The same incident led to the deaths of two others, including a Chattogram University student, at the same location, the report said.
Five other cases have been lodged against her in Dhaka in the last four days, four of which are murder cases, while one involves abduction and torture charges.
On Friday, Hasina and 99 other local leaders and activists of her Awami League party were sued in a case filed with Bogura Sadar Police Station over the murder of 35-year-old Selim Hossain, a resident of Palikanda village of Shibganj upazila, on August 4.
On August 4, the day before Hasina resigned and fled the country, Hossain joined students’ protest in Bogura’s Satmatha area. According to the complaint, Awami League (AL) leaders and activists attacked the protesters and hacked Hossain to death with sharp weapons.

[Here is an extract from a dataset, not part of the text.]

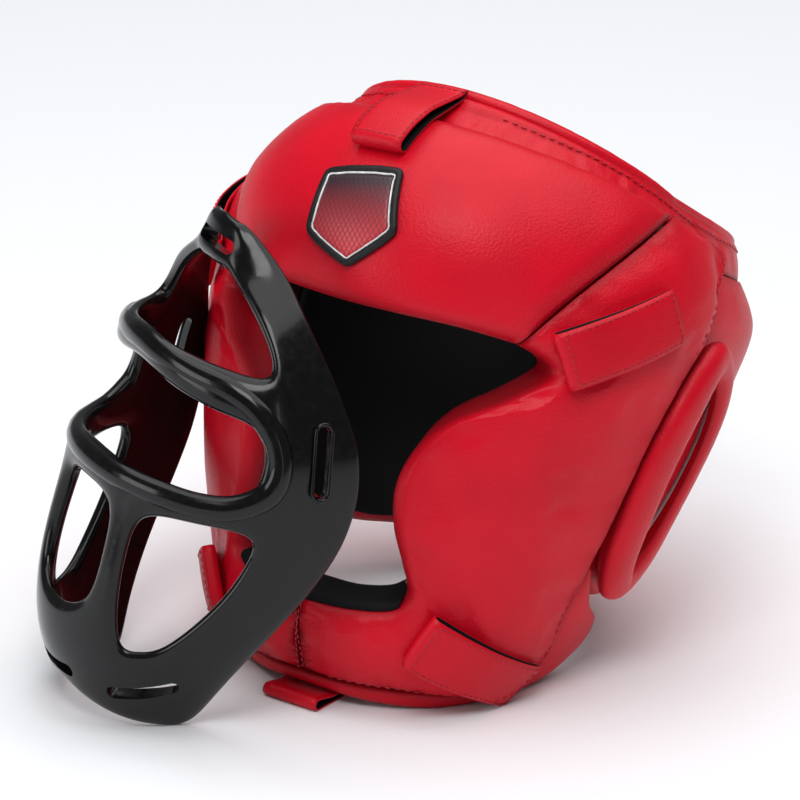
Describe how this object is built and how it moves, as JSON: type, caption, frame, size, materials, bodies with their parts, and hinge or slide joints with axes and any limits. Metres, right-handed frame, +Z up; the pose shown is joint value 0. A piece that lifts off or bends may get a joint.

Hossain’s brother alleged that AL men killed his brother after getting orders from Hasina and Quader.
Meanwhile, former MP and ex-water resources minister, Ramesh Chandra Sen, has been arrested and sent to jail on Saturday in a case filed for hurling a crude bomb on students during the student movement on July 16.
Thakurgaon Chief Judicial Magistrate Court Judge Rajib Kumar Roy gave the order after Ramesh was produced before the court on Saturday afternoon.
Sen also served in the Awami League as a presidium member, an advisory council member, and most recently, a member of the Central Election Board. He held the position of Minister of Water Resources from 2009 to 2014.
Over 230 people were killed in Bangladesh in the incidents of violence that erupted across the country following the fall of the Hasina government, taking the death toll to 560 since the anti-quota protests first started in mid-July.
Bangladesh’s International Crimes Tribunal on Wednesday started an investigation against the former premier and nine others on charges of genocide and crimes against humanity that took place from July 15 to August 5 during students’ mass movement against her government.
A complaint was filed on Wednesday with the investigation agency of Bangladesh’s International Crimes Tribunal against Hasina, Awami League general secretary and former road transport and bridges minister Quader, former home minister Asaduzzaman Khan Kamal, and several other prominent figures within the party.
A team of UN experts will visit Bangladesh next week to investigate the killings of the protesters ahead of and in the aftermath of Sheikh Hasina’s resignation as the prime minister last week, it was announced on Thursday.
An interim government was formed after the fall of the Hasina-led regime, and 84-year-old Nobel laureate Muhammad Yunus has been appointed as its Chief Adviser.